According to DART, the Financial Supervisory Service’s electronic disclosure board, Kakao Pay was ordered to either add or clarify important information on a prospectus it filed on July 2 as part of the registration process to go public.
The FSS issues such order if there is false information, an omission of important facts, or content that may undermine investors’ reasonable investment judgment or mislead them in a significant way.
Some investment banking sources told The Korea Herald that Kakao Pay might end up delaying its IPO schedule. The company previously announced its plan to wrap up a two-day book-building process on July 30, while opening a retail tranche on Aug. 4 and 5 after fixing an exact share price.
A Kakao Pay official said it wouldn’t comment on it yet since the company received an unexpected request from the authority and it needs further discussion on the matter with its IPO underwriters as well.

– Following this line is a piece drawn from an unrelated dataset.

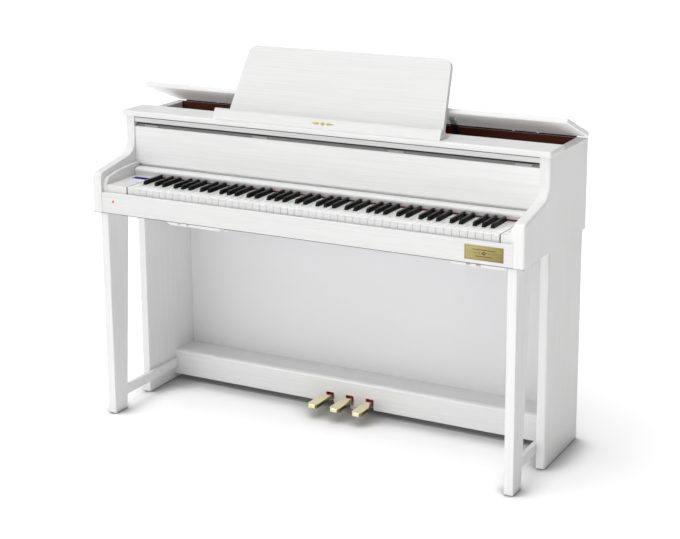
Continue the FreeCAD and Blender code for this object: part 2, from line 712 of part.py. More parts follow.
def make_pedal_frame():
    """Steel plate under the pedals, with the ears and shaft they turn on and their return springs."""
    plate_z = (BOX_BOTTOM_Z, BOX_BOTTOM_Z + 3)
    x = (PEDAL_MIDDLE_X - 120, PEDAL_MIDDLE_X + 120)
    pieces = [block(x, (BOX_FRONT_Y + BOX_T, 226), plate_z)]
    pivot_z = sum(PEDAL_Z) / 2
    for offset in (-1.5, -0.5, 0.5, 1.5):
        middle = PEDAL_MIDDLE_X + offset * PEDAL_SPACING
        ear = [
            (PEDAL_PIVOT_Y - 10, plate_z[1] - 0.5), (PEDAL_PIVOT_Y + 10, plate_z[1] - 0.5),
            (PEDAL_PIVOT_Y + 7, pivot_z + 8, 5), (PEDAL_PIVOT_Y - 7, pivot_z + 8, 5),
        ]
        pieces.append(prism_x(ear, (middle - 1.5, middle + 1.5)))
    shaft_length = 3 * PEDAL_SPACING + 8
    shaft_start = (PEDAL_MIDDLE_X - shaft_length / 2, PEDAL_PIVOT_Y, pivot_z)
    pieces.append(disc(shaft_start, PEDAL_SHAFT_R, shaft_length, (1, 0, 0)))
    springs = []
    for centre in pedal_centres():
        coil = disc((centre, 168, plate_z[1]), 7, 7)
        springs.append(coil.cut(disc((centre, 168, plate_z[1] - 1), 5, 10)))
    save("pedal_frame", fused(pieces + springs))


def pedal_side(centre, side, flare):
    """One long side of a pedal, from its pivot to its toe; flare is how far the toe spreads."""
    neck = centre + side * PEDAL_NECK_W / 2
    toe = neck + side * flare
    points = [(neck, PEDAL_PIVOT_Y - 14)]
    if flare:
        points += [(neck, 98, 40), (toe - side, 66, 30)]
    return points + [(toe, PEDAL_TOE_Y, 11)]


def make_pedals():
    """Brass pedals: a bar on the shaft and a neck through the slot; the outer toes flare outwards."""
    flares = {"left_pedal": (14, 0), "middle_pedal": (7, 7), "right_pedal": (0, 14)}
    pivot_z = sum(PEDAL_Z) / 2
    for (name, (left_flare, right_flare)), centre in zip(flares.items(), pedal_centres()):
        left = pedal_side(centre, -1, left_flare)
        right = pedal_side(centre, 1, right_flare)
        tongue = prism_z(left + right[::-1], PEDAL_Z)
        boss_x = (centre - PEDAL_NECK_W / 2, centre + PEDAL_NECK_W / 2)
        tail = block(boss_x, (PEDAL_PIVOT_Y - 15, PEDAL_PIVOT_Y), PEDAL_Z)
        boss = disc((boss_x[0], PEDAL_PIVOT_Y, pivot_z), 6.5, PEDAL_NECK_W, (1, 0, 0))
        bore = disc((boss_x[0] - 1, PEDAL_PIVOT_Y, pivot_z), PEDAL_BORE_R, PEDAL_NECK_W + 2, (1, 0, 0))
        save(name, fused([tongue, tail, boss]).cut(bore))


def make_height_adjuster():
    """Threaded foot under the pedal frame, turned by hand against the floor."""
    foot = softened(disc((PEDAL_MIDDLE_X, 160, 0), 17, 12), 2, lambda middle, edge: middle.z > 11)
    stem = disc((PEDAL_MIDDLE_X, 160, 11), 4, BOX_BOTTOM_Z - 11 - 0.4)
    save("height_adjuster", fused([foot, stem]))


def make_underside_fittings():
    low = BODY_BOTTOM_Z - UNDER_H
    y = UNDER_Y
    left, right = PHONES_X
    outline = [(left, BODY_BOTTOM_Z), (left + 16, low, 9), (right - 8, low, 2), (right, BODY_BOTTOM_Z)]
    phones = prism_y(outline, y)
    jack_z = BODY_BOTTOM_Z - UNDER_H / 2
    for x in JACK_XS:
        phones = phones.cut(disc((x, y[0] - 1, jack_z), JACK_R, JACK_DEPTH + 1, (0, 1, 0)))
    hook = [(right + 0.5, BODY_BOTTOM_Z), (right + 14, low), (right + 30, BODY_BOTTOM_Z)]
    inner = [(right + 7, BODY_BOTTOM_Z + 1), (right + 14, low + 4), (right + 23, BODY_BOTTOM_Z + 1)]
    hook_y = (-236, -222)
    hanger = prism_y(hook, hook_y).cut(prism_y(inner, (hook_y[0] - 1, hook_y[1] + 1)))
    save("headphone_box", [phones, hanger])
    left, right = PORT_X
    outline = [(left, BODY_BOTTOM_Z), (left + 9, low + 1, 2), (right - 4, low + 1, 2), (right, BODY_BOTTOM_Z)]
    ports = prism_y(outline, y)
    for x in PORT_HOLE_XS:
        wide, high, deep = PORT_HOLE
        hole = block((x, x + wide), (y[0] - 1, y[0] + deep), (jack_z - high / 2, jack_z + high / 2))
        ports = ports.cut(hole)
    save("data_port_box", ports)


os.makedirs("parts", exist_ok=True)
make_side_panels()
make_top_board()
make_top_rail()
make_front_panel()
make_lid()
make_lid_stay()
make_lid_hinges()
make_interior()
make_speakers()
make_music_desk()
make_keys()
make_key_frame()
make_hammers()
make_key_bed()
make_end_blocks()
make_cheeks()
make_key_stop_rail()
make_felts()
make_key_cover()
make_name_plate()
make_backs()
make_mains_inlet()
make_circuit_board()
make_lower_sides()
make_legs()
make_stretchers()
make_glides()
make_screw_caps()
make_pedal_box()
make_pedal_frame()
make_pedals()
make_height_adjuster()
make_underside_fittings()
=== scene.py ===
import math

import bmesh
import bpy
from mathutils import Matrix, Vector


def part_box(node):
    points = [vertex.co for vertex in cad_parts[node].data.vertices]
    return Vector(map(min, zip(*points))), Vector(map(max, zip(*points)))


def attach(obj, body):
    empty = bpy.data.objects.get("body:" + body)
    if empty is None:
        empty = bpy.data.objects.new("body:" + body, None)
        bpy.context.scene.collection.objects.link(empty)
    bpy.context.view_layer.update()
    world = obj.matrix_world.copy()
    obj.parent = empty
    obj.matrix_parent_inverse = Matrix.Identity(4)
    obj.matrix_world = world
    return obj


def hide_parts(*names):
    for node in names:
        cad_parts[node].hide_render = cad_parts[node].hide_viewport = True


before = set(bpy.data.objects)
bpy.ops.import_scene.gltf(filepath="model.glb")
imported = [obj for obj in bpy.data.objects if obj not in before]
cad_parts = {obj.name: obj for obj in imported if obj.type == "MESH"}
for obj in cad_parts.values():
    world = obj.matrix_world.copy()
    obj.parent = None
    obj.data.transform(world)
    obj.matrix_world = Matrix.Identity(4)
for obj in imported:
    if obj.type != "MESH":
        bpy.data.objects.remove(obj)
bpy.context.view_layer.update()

# ---------------------------------------------------------------- sizes, in mm, as in the CAD model

KEY_PITCH = 23.56
KEYS_LEFT = -590.4
KEY_FRONT_Y = -231.5
KEY_HEAD_REAR_Y = -181.5
KEY_TOP_REAR_Y = -86.0
KEY_TOP_Z = 748.7
KEY_HEAD_T = 24.0
KEY_SLIT = 0.5
FRONT_INSET = 0.32
STICK_Z = (716.0, 742.0)
STICK_REAR_Y = 150.0
SHARP_TOP_Z = 760.4
SHARP_W = 10.4
FIRST_KEY = 21
LAST_KEY = 108
OCTAVE = range(60, 72)
NOTE_NAMES = ("c", "c_sharp", "d", "d_sharp", "e", "f", "f_sharp", "g", "g_sharp", "a", "a_sharp", "b")
SHARPS = (1, 3, 6, 8, 10)
NATURALS = (0, 2, 4, 5, 7, 9, 11)
SIDE_IN = 680.0
PANEL_FRONT_Y = -56.0
SLOT_Z = (901.0, 915.0)
PEDAL_CENTRES = {"left_pedal": -81.0, "middle_pedal": -10.0, "right_pedal": 61.0}
PEDAL_FLARES = {"left_pedal": (14, 0), "middle_pedal": (7, 7), "right_pedal": (0, 14)}
PEDAL_NECK_W = 23.0
PEDAL_TOE_Y = 8.0
PEDAL_Z = (36.0, 49.0)
PEDAL_PIVOT_Y = 212.0
SPEAKER_XS = (-430.0, 430.0)
SPEAKER_Y = 137.0
SHELF_TOP_Z = 893.0
HINGE_XS = (-520.0, 0.0, 520.0)
LID_AXIS = (239.5, 939.0)
BACK_REAR_Y = 240.0
BLOCK_TOP_Z = 749.0
SLIP_FRONT_Y = -243.7
ARM_OUT = 711.4
UNDERSIDE_Z = (660.5, 661.9)
BAND_REAR_Y = -238.6
LEDGE_FOOT = (-70.0, 952.0)
LEDGE_CREST = (-52.0, 984.0)
JACK_XS = (-400.0, -370.0)
JACK_Z = 656.25
DATA_PORT_XS = (540.0, 570.0)
KEY_TOP_T = 2.4
EASED = 0.3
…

Upon the watchdog’s request, Kakao Pay has to submit its revised prospectus within three months. Otherwise, the company’s current registration statement is automatically withdrawn, the DART statement read.
An FSS official declined to comment further besides saying that it asked Kakao Pay to correct various parts of its registration statement, including the company’s valuation. Ahead of the authority’s request, the company has faced scrutiny from the market over its “overrated” valuation.
According to its prospectus, the Kakao’s financial unit seeks to raise up to 1.63 trillion won ($1.43 billion) by offering 17 million new shares at between 63,000 won and 96,000 won apiece.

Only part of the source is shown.